§ Given problem:
Write the number of lines holding the word "finishes", and nothing else.

§ Available data:
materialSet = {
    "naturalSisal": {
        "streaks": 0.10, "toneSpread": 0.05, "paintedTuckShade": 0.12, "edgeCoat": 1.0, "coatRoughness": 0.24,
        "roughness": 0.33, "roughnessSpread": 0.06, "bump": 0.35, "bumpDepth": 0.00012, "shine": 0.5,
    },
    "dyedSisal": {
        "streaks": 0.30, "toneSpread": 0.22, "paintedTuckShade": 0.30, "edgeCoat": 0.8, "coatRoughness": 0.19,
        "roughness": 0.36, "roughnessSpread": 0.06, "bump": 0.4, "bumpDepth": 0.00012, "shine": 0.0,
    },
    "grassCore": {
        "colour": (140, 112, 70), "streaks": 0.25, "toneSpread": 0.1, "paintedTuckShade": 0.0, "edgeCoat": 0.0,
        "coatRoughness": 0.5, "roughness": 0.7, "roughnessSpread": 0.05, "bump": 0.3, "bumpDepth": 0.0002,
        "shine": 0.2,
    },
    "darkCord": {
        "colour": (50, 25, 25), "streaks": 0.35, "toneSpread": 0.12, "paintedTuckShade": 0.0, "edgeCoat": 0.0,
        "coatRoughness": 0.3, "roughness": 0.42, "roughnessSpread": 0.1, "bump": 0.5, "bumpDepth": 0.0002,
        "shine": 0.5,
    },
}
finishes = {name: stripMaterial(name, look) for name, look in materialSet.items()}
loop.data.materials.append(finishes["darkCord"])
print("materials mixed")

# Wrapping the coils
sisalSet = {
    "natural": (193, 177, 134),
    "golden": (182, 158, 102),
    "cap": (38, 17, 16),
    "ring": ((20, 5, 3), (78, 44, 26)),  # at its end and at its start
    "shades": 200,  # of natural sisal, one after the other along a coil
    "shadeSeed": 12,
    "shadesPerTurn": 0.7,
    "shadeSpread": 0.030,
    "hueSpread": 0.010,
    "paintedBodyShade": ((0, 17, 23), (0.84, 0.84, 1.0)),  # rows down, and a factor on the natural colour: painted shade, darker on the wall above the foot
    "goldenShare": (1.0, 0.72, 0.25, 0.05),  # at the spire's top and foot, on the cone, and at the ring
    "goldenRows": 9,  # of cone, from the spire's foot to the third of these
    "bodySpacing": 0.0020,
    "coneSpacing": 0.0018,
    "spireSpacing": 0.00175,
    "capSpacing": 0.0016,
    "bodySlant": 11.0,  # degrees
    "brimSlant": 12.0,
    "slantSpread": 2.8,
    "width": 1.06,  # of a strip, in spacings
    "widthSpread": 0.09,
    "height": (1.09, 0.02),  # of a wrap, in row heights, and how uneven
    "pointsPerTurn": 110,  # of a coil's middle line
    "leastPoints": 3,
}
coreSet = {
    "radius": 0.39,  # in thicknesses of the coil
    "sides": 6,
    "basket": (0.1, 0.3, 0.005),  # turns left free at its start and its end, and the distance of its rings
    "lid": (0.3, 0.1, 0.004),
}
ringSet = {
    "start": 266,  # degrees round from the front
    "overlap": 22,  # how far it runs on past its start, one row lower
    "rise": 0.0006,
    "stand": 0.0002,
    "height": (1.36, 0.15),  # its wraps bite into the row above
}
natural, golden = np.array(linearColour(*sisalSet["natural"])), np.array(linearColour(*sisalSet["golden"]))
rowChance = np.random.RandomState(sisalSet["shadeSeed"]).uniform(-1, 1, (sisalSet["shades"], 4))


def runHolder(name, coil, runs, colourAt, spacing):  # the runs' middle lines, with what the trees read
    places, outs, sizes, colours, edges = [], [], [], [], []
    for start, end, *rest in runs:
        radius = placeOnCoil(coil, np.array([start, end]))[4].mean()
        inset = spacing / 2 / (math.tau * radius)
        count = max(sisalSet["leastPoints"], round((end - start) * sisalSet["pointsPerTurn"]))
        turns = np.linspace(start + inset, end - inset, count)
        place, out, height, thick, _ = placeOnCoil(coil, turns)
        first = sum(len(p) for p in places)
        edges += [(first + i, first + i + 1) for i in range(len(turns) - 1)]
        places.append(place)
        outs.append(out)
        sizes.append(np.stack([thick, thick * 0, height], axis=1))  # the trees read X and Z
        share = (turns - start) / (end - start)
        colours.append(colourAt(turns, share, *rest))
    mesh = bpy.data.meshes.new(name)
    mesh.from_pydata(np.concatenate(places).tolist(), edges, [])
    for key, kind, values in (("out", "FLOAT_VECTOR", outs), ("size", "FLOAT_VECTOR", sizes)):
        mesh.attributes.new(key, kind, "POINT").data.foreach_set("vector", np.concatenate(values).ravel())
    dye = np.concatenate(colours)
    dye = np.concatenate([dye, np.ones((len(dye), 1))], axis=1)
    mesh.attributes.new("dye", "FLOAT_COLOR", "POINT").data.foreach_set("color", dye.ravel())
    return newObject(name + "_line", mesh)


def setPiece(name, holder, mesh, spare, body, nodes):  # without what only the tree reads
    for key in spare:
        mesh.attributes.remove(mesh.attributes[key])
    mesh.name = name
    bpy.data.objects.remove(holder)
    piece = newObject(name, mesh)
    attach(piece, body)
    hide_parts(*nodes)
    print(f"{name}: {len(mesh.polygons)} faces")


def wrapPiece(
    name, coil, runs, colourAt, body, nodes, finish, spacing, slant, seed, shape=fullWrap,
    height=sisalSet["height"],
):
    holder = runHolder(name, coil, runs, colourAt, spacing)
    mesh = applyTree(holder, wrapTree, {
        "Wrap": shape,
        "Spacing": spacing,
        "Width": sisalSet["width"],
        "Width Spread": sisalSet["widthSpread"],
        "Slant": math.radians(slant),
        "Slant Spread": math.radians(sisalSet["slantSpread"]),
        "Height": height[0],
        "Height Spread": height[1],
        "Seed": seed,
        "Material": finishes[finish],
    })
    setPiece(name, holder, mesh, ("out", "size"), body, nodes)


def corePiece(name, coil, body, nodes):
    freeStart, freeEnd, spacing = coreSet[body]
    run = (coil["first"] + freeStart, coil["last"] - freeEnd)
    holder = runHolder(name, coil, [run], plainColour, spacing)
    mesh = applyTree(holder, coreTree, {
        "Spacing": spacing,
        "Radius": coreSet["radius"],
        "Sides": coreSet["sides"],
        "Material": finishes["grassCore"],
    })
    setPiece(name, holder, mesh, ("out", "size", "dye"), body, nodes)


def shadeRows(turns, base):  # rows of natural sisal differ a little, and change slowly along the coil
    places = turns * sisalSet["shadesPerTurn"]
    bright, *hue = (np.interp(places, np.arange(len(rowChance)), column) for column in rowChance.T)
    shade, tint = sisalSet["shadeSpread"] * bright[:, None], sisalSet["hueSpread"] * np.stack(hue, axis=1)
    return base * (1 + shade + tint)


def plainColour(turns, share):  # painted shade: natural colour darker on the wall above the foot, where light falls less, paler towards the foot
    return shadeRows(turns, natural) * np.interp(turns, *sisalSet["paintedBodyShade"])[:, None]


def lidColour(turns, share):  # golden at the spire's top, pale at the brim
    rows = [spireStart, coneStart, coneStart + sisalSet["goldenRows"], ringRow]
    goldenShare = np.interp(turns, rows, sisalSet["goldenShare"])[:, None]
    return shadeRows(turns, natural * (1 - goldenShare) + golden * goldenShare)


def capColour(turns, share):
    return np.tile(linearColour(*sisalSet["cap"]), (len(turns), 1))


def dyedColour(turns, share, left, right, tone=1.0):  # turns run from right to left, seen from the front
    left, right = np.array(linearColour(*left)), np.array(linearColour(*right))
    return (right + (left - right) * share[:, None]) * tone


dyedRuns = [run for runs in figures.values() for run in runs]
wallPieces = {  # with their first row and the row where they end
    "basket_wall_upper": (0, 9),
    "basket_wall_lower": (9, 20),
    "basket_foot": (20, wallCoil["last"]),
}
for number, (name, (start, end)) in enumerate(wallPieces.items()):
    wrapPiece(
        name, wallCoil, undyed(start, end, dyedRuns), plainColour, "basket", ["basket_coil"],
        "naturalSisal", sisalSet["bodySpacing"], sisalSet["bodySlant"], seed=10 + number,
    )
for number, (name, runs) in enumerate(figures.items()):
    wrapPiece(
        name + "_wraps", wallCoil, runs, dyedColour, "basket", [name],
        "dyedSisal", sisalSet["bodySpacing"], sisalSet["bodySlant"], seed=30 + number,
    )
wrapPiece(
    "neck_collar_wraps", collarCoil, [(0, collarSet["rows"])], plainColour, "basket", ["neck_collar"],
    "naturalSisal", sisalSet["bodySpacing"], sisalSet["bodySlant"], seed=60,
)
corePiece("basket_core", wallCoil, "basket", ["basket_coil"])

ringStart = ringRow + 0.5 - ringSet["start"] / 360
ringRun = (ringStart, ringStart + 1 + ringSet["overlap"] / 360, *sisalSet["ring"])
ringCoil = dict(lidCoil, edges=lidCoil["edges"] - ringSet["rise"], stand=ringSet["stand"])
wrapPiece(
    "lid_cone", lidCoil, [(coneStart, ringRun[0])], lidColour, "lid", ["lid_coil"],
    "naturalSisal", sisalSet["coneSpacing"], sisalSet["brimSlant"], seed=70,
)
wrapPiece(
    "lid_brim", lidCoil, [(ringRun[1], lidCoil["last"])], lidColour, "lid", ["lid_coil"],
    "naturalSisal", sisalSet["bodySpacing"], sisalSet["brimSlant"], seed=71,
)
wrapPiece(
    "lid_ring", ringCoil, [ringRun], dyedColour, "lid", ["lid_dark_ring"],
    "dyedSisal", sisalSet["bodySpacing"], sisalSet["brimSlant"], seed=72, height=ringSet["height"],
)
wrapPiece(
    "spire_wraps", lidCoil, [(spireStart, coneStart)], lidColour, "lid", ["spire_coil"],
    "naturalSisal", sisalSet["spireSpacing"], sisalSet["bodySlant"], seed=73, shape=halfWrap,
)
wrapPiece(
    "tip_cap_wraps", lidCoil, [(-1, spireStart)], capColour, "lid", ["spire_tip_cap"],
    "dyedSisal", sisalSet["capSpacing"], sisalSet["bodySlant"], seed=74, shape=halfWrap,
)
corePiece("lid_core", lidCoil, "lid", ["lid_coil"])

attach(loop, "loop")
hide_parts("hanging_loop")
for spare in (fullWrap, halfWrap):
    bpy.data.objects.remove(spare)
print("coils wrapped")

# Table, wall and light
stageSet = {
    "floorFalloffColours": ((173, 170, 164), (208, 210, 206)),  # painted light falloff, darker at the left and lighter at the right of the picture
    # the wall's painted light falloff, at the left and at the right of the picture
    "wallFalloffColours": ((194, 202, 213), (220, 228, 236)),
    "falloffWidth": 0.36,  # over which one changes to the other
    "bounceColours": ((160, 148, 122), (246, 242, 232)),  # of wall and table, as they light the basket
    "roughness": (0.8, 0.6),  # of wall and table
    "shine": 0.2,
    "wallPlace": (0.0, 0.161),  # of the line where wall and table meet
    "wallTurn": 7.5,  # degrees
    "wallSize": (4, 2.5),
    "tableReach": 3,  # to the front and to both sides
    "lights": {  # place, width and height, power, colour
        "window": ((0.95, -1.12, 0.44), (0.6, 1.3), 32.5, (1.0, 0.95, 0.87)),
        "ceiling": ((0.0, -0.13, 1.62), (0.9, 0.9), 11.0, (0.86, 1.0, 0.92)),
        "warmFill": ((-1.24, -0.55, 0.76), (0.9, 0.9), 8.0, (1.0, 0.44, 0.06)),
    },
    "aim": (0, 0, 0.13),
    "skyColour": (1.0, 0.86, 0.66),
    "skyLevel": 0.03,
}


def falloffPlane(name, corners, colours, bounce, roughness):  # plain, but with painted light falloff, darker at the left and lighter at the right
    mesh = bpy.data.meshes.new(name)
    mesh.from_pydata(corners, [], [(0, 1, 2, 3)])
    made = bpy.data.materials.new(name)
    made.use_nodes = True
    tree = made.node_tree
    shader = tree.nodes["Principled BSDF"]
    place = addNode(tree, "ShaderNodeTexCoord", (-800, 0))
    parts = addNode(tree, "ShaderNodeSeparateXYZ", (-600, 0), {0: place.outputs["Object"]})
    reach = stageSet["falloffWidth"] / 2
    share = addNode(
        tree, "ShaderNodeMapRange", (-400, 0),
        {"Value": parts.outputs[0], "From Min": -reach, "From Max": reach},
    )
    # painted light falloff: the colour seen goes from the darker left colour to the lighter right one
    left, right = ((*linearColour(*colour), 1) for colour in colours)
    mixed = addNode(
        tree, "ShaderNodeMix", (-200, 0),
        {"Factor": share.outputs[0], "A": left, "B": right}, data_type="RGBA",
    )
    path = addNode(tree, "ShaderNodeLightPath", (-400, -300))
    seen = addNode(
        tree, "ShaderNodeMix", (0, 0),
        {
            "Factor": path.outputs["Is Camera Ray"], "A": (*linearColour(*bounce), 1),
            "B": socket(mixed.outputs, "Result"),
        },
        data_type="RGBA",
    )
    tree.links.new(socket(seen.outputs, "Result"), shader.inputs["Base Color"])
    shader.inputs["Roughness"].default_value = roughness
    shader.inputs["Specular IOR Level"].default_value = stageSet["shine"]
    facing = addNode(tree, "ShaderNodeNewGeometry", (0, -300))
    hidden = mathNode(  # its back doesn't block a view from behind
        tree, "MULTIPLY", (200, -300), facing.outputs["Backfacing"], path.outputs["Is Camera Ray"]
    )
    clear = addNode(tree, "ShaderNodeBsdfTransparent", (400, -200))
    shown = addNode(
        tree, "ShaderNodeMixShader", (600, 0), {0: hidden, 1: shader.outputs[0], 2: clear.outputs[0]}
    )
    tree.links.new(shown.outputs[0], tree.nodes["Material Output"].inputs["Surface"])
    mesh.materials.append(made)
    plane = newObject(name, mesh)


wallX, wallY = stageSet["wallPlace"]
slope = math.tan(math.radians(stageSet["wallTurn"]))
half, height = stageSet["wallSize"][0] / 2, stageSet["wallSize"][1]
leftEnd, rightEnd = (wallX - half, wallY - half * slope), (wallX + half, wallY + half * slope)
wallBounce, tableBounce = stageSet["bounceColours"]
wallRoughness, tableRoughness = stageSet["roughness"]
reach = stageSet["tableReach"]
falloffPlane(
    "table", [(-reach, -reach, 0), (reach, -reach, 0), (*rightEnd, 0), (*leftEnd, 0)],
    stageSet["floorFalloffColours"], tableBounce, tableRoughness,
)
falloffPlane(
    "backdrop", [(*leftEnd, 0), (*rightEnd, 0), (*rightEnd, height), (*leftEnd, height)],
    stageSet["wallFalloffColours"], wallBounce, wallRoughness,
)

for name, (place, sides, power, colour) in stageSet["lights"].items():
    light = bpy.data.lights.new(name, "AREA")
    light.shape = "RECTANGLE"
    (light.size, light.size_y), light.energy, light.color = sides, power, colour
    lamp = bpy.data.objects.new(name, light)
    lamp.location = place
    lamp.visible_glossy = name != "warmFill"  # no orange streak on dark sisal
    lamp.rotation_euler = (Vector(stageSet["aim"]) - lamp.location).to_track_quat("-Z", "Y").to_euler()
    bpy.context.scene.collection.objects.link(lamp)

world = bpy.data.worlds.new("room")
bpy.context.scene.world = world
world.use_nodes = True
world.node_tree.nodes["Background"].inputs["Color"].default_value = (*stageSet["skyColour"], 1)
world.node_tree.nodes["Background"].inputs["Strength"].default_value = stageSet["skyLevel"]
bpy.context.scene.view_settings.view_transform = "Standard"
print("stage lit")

§ Output for this exercise:
4